Jennifer Ronalds, Upper Brookfield (QLD) – April 2019
Could not have asked for better! Loved the ryokans and the food was amazing. Trip notes awesome – didn’t get lost once! Would recommend to anyone who loves to walk.
Ann Louise Whitehouse, Brookfield (QLD) – April 2019
Wonderful hike and cultural experience. I loved the ryokans – where the owners where so welcoming and provided amazing food that we had never seen or eaten before. The hike was just enough to challenge us but not overwhelm us. The guide who met us at the beginning of the walk was very helpful. Everything went to plan. The cherry blossoms were an added bonus we didn’t expect.
Margaret Taborda, Glebe (NSW) – April 2019
Walking the Nakasendo Way was more than I expected. The scenery was magical, the towns full of history and allowed us the opportunity to immerse ourselves in traditional Japanese culture. Would highly recommend this walk.
Lorna Pontin, Mount Martha (VIC) – November 2018
This wonderful Japanese trek was unique because of the combination of culture, food, ryokan accommodation, scenery and the wonderful Japanese people.
Frieda, NSW – November 2018
Loved the variety of ryokans, cuisine and cultural experiences, the beauty of the autumn foliage and scenery, and friendliness of the locals. Ukky, our local contact, was so helpful and responsive. He always made sure that in spite of the luggage hassles, we were having a good time and not letting that spoil our trip. We were so grateful to Sakai in Daikokuya, Masa in Nagataki and Masabi in Tsutaya who went above and beyond to show us the best of Japanese hospitality.
Julianne Golby, Clifton Hill (VIC) – October 2018
A lovely walk, well-organised, varied terrain and scenery, great accommodation and brilliant autumn colours.
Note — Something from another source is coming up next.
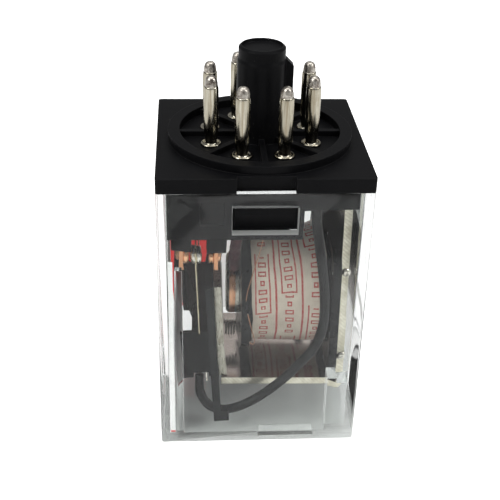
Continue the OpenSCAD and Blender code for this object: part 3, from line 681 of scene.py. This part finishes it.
tipSolder = solderFinish()
leadCovering = rubberFinish()
wovenSleeve = sleeveFinish()
printedTape = tapeFinish(tapeSet)
enamelledWinding = windingFinish()
clearStyrene = coverFinish(coverSet)
inkRed, inkGrey = (0.56, 0.022, 0.02), (0.22, 0.22, 0.22)
rearInk = [((-15.1, 5.0), (-8.5, 39.1), inkRed), ((-4.6, 33.0), (14.2, 34.0), inkGrey),
           ((-4.6, 30.2), (14.2, 30.8), inkGrey), ((-4.6, 12.0), (14.2, 12.4), inkGrey)]
sideInk = [((-15.3, 0.0), (15.3, 1.9), inkRed), ((-12.0, 26.0), (12.0, 26.6), inkGrey),
           ((-12.0, 22.0), (12.0, 22.6), inkGrey)]
# the last number is the strength of each film's painted glow
rearFilm = labelFinish("rearFilm", 0, rearInk, 0.62)
sideFilm = labelFinish("sideFilm", 1, sideInk, 0.35)
print("special finishes made")


# ---------- finishes on the CAD nodes that stay ----------
nodeFinish = {
    "base": basePlastic, "yoke": yokeIron, "yoke_rivets": rivetBright, "core": coreIron,
    "shading_ring": shadingCopper, "bobbin": bobbinPlastic, "coil_winding": enamelledWinding,
    "nc_strip_front": copperStrip, "nc_strip_rear": copperStrip,
    "no_strip_front": copperStrip, "no_strip_rear": copperStrip,
    "armature": armatureIron, "armature_card": cardPlastic, "contact_block": blockPlastic,
    "armature_rivets": rivetBright, "spring_tag_front": rivetBright, "spring_tag_rear": rivetBright,
    "moving_spring_front": springBronze, "moving_spring_rear": springBronze, "side_label": sideFilm,
}
for key, finish in nodeFinish.items():
    nodes[key].data.materials[0] = finish


# ---------- cover ----------
cover = beveled("coverShell", "cover", clearStyrene, 0.00022, "root")


# ---------- labels ----------
labelSet = {"corner": 0.8, "thick": 0.14, "around": 32}


def addLabel(name, node, finish):
    # rounded sheet from the node's own box, its back on the box's rear face
    v = labelSet
    low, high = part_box(node)
    cx, cz = (low[0] + high[0]) / 2, (low[2] + high[2]) / 2
    hx, hz = (high[0] - low[0]) / 2, (high[2] - low[2]) / 2
    r, n = v["corner"] * mm, v["around"]
    a = np.linspace(0, 2 * math.pi, n + 1)[:-1] + math.pi / n
    sheet = np.zeros((2, n, 3))
    sheet[:, :, 0] = cx + (np.sign(np.cos(a)) * (hx - r) + r * np.cos(a))
    sheet[:, :, 2] = cz + (np.sign(np.sin(a)) * (hz - r) + r * np.sin(a))
    sheet[0, :, 1], sheet[1, :, 1] = high[1], high[1] - v["thick"] * mm
    piece = addPiece(name, sheet, gridFaces(2, n, True), finish, "root", latheCaps(2, n), False)
    bm = bmesh.new()
    bm.from_mesh(piece.data)
    bmesh.ops.recalc_face_normals(bm, faces=bm.faces)
    bm.to_mesh(piece.data)
    bm.free()
    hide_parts(node)


addLabel("rearLabelFilm", "rear_label", rearFilm)
print("cover and labels made")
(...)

Richard Ledgar, Peregian Beach (QLD) – October 2018
Highlights of this trip were meeting the 16th generation innkeepers at Ichikawa in Hosokute, and the fabulous food and private tub with a view in Kiso-Fukushima. The food was actually fabulous at all the places we stayed.
Vicki Tyler, Geraldton (WA) – November 2018
Trip was fabulous! We were met at the agreed time and provided good information. The first ryokan was amazing. The hosts met us in the street and were marvellous. The walking was great a mixture of villages, forest, mountains. The autumn colours were unexpected and fabulous.
Wilfredo Valenzuela, California (USA) – November 2018
RAW provided reliable information and arrangements. No big surprises. We enjoyed our hiking trip very much, including the ryokan accommodations.
Bill O’Brien, Mornington (VIC) – August 2018
I stayed in a variety of traditional Japanese inns and ryokans, one over 160 years old, another run by a family who has been providing hospitality for 16 generations. Each dinner was a veritable feast of Japanese culinary tradition, and always with the staple rice and miso soup. One cannot fault Japanese hospitality! At every inn, my hosts were genuinely welcoming, accommodating and friendly.